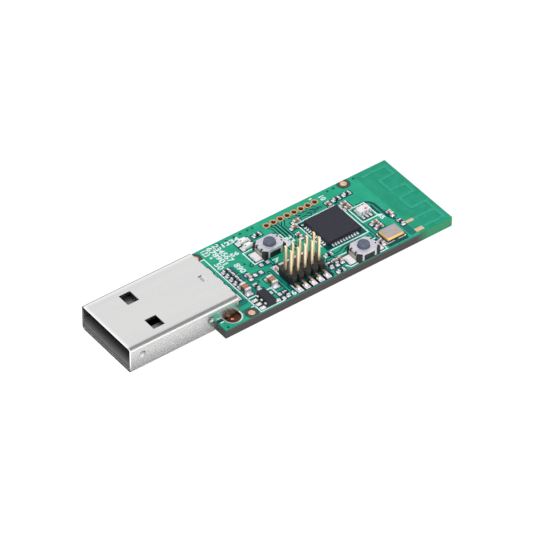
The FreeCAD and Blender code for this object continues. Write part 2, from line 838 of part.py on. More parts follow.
large_body, large_caps = chip_part(large_capacitor_length, large_capacitor_width, large_capacitor_height,
                                   large_capacitor_end, end_plate)
for number, spot in enumerate(large_capacitor_places, 1):
    large_x, large_y = on_board(spot)
    export("large_capacitor_" + str(number) + "_body", place(large_body, large_x, large_y, turned=True))
    export("large_capacitor_" + str(number) + "_ends",
           *[place(cap, large_x, large_y, turned=True) for cap in large_caps])

capacitor_body, capacitor_caps = small_chip_part(small_capacitor_height)
along = [on_board(spot) for spot in capacitors_along]
across = [on_board(spot) for spot in capacitors_across]
across += [from_near_edge(spot) for spot in edge_capacitors_across]
capacitor_bodies, capacitor_ends = spread(capacitor_body, capacitor_caps, along, across)
export("small_capacitor_bodies", *capacitor_bodies)
export("small_capacitor_ends", *capacitor_ends)

resistor_body, resistor_caps = small_chip_part(small_resistor_height)
along = [on_board(spot) for spot in resistors_along]
along += [from_near_edge(spot) for spot in edge_resistors_along]
along += [from_far_edge(spot) for spot in far_resistors_along]
across = [on_board(spot) for spot in resistors_across]
across += [from_near_edge(spot) for spot in edge_resistors_across]
resistor_bodies, resistor_ends = spread(resistor_body, resistor_caps, along, across)
export("resistor_bodies", *resistor_bodies)
export("resistor_ends", *resistor_ends)
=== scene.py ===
import math

import bmesh
import bpy
from mathutils import Matrix, Vector


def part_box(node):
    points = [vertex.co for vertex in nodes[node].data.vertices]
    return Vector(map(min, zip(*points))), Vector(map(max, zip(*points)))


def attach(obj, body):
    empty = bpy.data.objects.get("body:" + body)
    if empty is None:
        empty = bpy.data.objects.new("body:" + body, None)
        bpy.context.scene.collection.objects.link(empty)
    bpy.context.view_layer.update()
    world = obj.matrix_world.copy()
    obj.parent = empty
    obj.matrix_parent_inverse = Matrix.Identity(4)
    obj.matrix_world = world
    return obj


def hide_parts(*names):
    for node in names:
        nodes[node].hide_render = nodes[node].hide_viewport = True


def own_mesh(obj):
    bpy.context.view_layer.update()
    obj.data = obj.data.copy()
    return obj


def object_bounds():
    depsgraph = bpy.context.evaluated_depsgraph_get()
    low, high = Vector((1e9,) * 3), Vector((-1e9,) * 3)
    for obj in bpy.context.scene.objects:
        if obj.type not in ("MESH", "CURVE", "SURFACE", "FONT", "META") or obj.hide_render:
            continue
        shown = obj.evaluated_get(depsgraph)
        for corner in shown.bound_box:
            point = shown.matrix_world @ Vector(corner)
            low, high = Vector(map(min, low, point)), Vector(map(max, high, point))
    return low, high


# Looks for the USB radio stick. Metres, in the same frame as the solids:
# +X runs to the antenna end, +Y to the edge with the row of plated holes, +Z up.

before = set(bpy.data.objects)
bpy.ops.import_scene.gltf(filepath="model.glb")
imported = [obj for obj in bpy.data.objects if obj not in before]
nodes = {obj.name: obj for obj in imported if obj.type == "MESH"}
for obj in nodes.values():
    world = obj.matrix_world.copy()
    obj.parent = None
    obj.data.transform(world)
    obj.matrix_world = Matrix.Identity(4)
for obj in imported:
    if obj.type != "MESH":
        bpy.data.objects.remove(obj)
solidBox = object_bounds()
mm = 0.001
boardLow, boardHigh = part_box("circuit_board")
boardTop = boardHigh.z
boardFront = boardLow.x
print("solids loaded")


def toLinear(hexColour):
    # sRGB hex to the linear colour that shaders take
    parts = [int(hexColour[start:start + 2], 16) / 255 for start in (1, 3, 5)]
    linear = [part / 12.92 if part <= 0.04045 else ((part + 0.055) / 1.055) ** 2.4 for part in parts]
    return (*linear, 1)


def addNode(tree, kind, settings=None, links=None):
    node = tree.nodes.new(kind)
    for name, value in (settings or {}).items():
        if isinstance(name, str) and hasattr(node, name):
            setattr(node, name, value)
        else:
            node.inputs[name].default_value = value
    for name, source in (links or {}).items():
        tree.links.new(source, node.inputs[name])
    return node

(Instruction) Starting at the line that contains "resistor_caps = small_chip_part(small_resistor_height)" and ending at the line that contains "obj.matrix_world = world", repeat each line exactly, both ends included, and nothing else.

(Task result)
resistor_body, resistor_caps = small_chip_part(small_resistor_height)
along = [on_board(spot) for spot in resistors_along]
along += [from_near_edge(spot) for spot in edge_resistors_along]
along += [from_far_edge(spot) for spot in far_resistors_along]
across = [on_board(spot) for spot in resistors_across]
across += [from_near_edge(spot) for spot in edge_resistors_across]
resistor_bodies, resistor_ends = spread(resistor_body, resistor_caps, along, across)
export("resistor_bodies", *resistor_bodies)
export("resistor_ends", *resistor_ends)
=== scene.py ===
import math

import bmesh
import bpy
from mathutils import Matrix, Vector


def part_box(node):
    points = [vertex.co for vertex in nodes[node].data.vertices]
    return Vector(map(min, zip(*points))), Vector(map(max, zip(*points)))


def attach(obj, body):
    empty = bpy.data.objects.get("body:" + body)
    if empty is None:
        empty = bpy.data.objects.new("body:" + body, None)
        bpy.context.scene.collection.objects.link(empty)
    bpy.context.view_layer.update()
    world = obj.matrix_world.copy()
    obj.parent = empty
    obj.matrix_parent_inverse = Matrix.Identity(4)
    obj.matrix_world = world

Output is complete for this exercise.